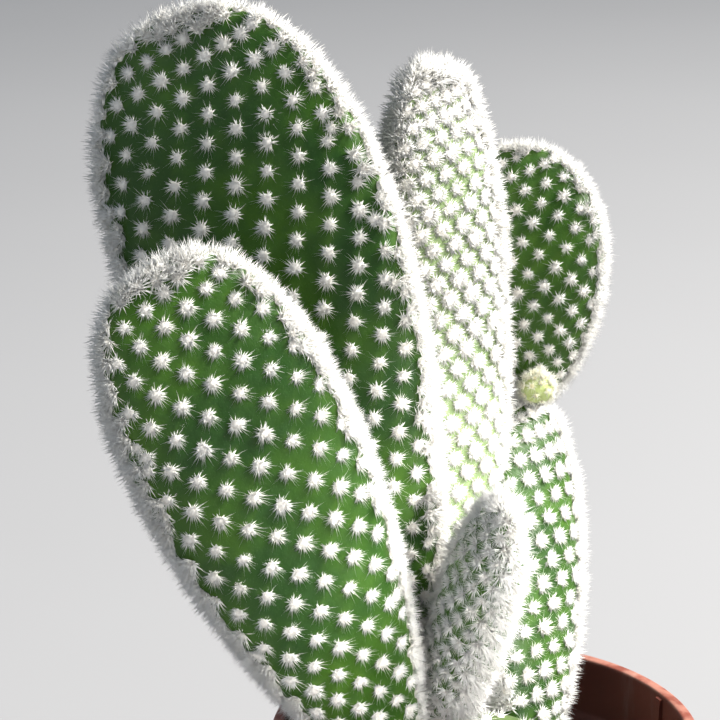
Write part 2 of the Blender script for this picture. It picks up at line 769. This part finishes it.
select_only(pot)
bpy.ops.object.mode_set(mode="EDIT")
bpy.ops.mesh.select_mode(type="FACE")
bpy.ops.mesh.select_all(action="DESELECT")
bpy.ops.object.mode_set(mode="OBJECT")
for face in pot.data.polygons:
    face.select = is_rib_face(face)
print("rib faces:", sum(face.select for face in pot.data.polygons))
bpy.ops.object.mode_set(mode="EDIT")
bpy.ops.mesh.extrude_region_shrink_fatten(TRANSFORM_OT_shrink_fatten={"value": RIB_DEPTH})
bpy.ops.object.mode_set(mode="OBJECT")

start_piece()
drains = []
for number in range(DRAIN_COUNT):
    angle = 2 * math.pi * number / DRAIN_COUNT
    bpy.ops.mesh.primitive_cylinder_add(
        vertices=24, radius=DRAIN_RADIUS, depth=3 * FLOOR,
        location=(DRAIN_CIRCLE_RADIUS * math.cos(angle), DRAIN_CIRCLE_RADIUS * math.sin(angle),
                  FLOOR / 2))
    drains.append(name_piece(f"drain_{number}"))
for drain in drains:
    drain.select_set(True)
bpy.ops.object.join()
drill = name_piece("drain_drill")
select_only(pot)
cut = pot.modifiers.new("drains", "BOOLEAN")
cut.operation = "DIFFERENCE"
cut.object = drill
bpy.ops.object.modifier_apply(modifier=cut.name)
bpy.data.objects.remove(drill, do_unlink=True)
bpy.ops.object.shade_smooth_by_angle(angle=math.radians(35))
stand_in_for(pot, "pot")

# %% [markdown]
# ## The soil
#
# Potting mix for a cactus is mostly grit. The soil itself is a low dome spun like the
# pot, then made lumpy with a Displace modifier that reads a cloud texture. On it lie
# separate grains. A few stones are modelled from the simplest icosphere, each with its
# corners pulled about, and a thousand small copies are strewn over the dome.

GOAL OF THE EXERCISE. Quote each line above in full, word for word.

TASK ANSWER.
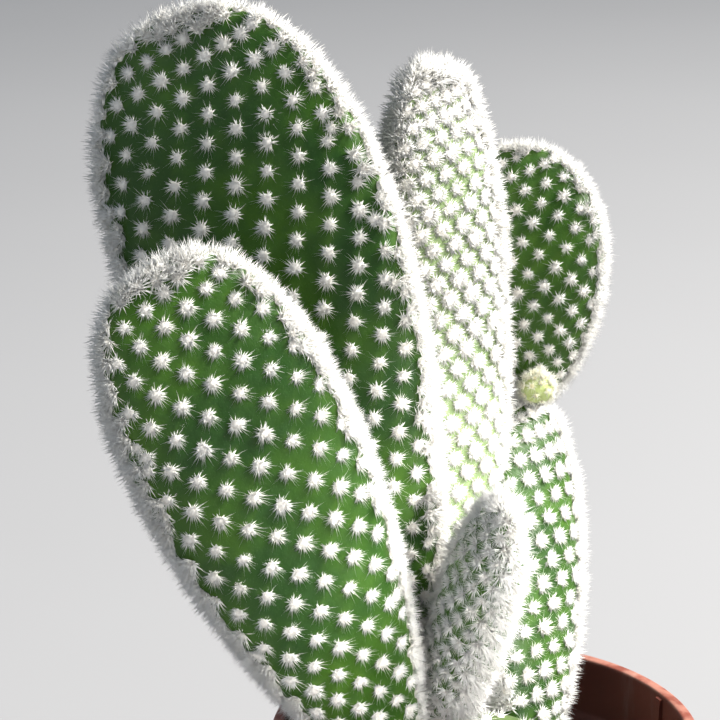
Write part 2 of the Blender script for this picture. It picks up at line 769. This part finishes it.
select_only(pot)
bpy.ops.object.mode_set(mode="EDIT")
bpy.ops.mesh.select_mode(type="FACE")
bpy.ops.mesh.select_all(action="DESELECT")
bpy.ops.object.mode_set(mode="OBJECT")
for face in pot.data.polygons:
    face.select = is_rib_face(face)
print("rib faces:", sum(face.select for face in pot.data.polygons))
bpy.ops.object.mode_set(mode="EDIT")
bpy.ops.mesh.extrude_region_shrink_fatten(TRANSFORM_OT_shrink_fatten={"value": RIB_DEPTH})
bpy.ops.object.mode_set(mode="OBJECT")

start_piece()
drains = []
for number in range(DRAIN_COUNT):
    angle = 2 * math.pi * number / DRAIN_COUNT
    bpy.ops.mesh.primitive_cylinder_add(
        vertices=24, radius=DRAIN_RADIUS, depth=3 * FLOOR,
        location=(DRAIN_CIRCLE_RADIUS * math.cos(angle), DRAIN_CIRCLE_RADIUS * math.sin(angle),
                  FLOOR / 2))
    drains.append(name_piece(f"drain_{number}"))
for drain in drains:
    drain.select_set(True)
bpy.ops.object.join()
drill = name_piece("drain_drill")
select_only(pot)
cut = pot.modifiers.new("drains", "BOOLEAN")
cut.operation = "DIFFERENCE"
cut.object = drill
bpy.ops.object.modifier_apply(modifier=cut.name)
bpy.data.objects.remove(drill, do_unlink=True)
bpy.ops.object.shade_smooth_by_angle(angle=math.radians(35))
stand_in_for(pot, "pot")

# %% [markdown]
# ## The soil
#
# Potting mix for a cactus is mostly grit. The soil itself is a low dome spun like the
# pot, then made lumpy with a Displace modifier that reads a cloud texture. On it lie
# separate grains. A few stones are modelled from the simplest icosphere, each with its
# corners pulled about, and a thousand small copies are strewn over the dome.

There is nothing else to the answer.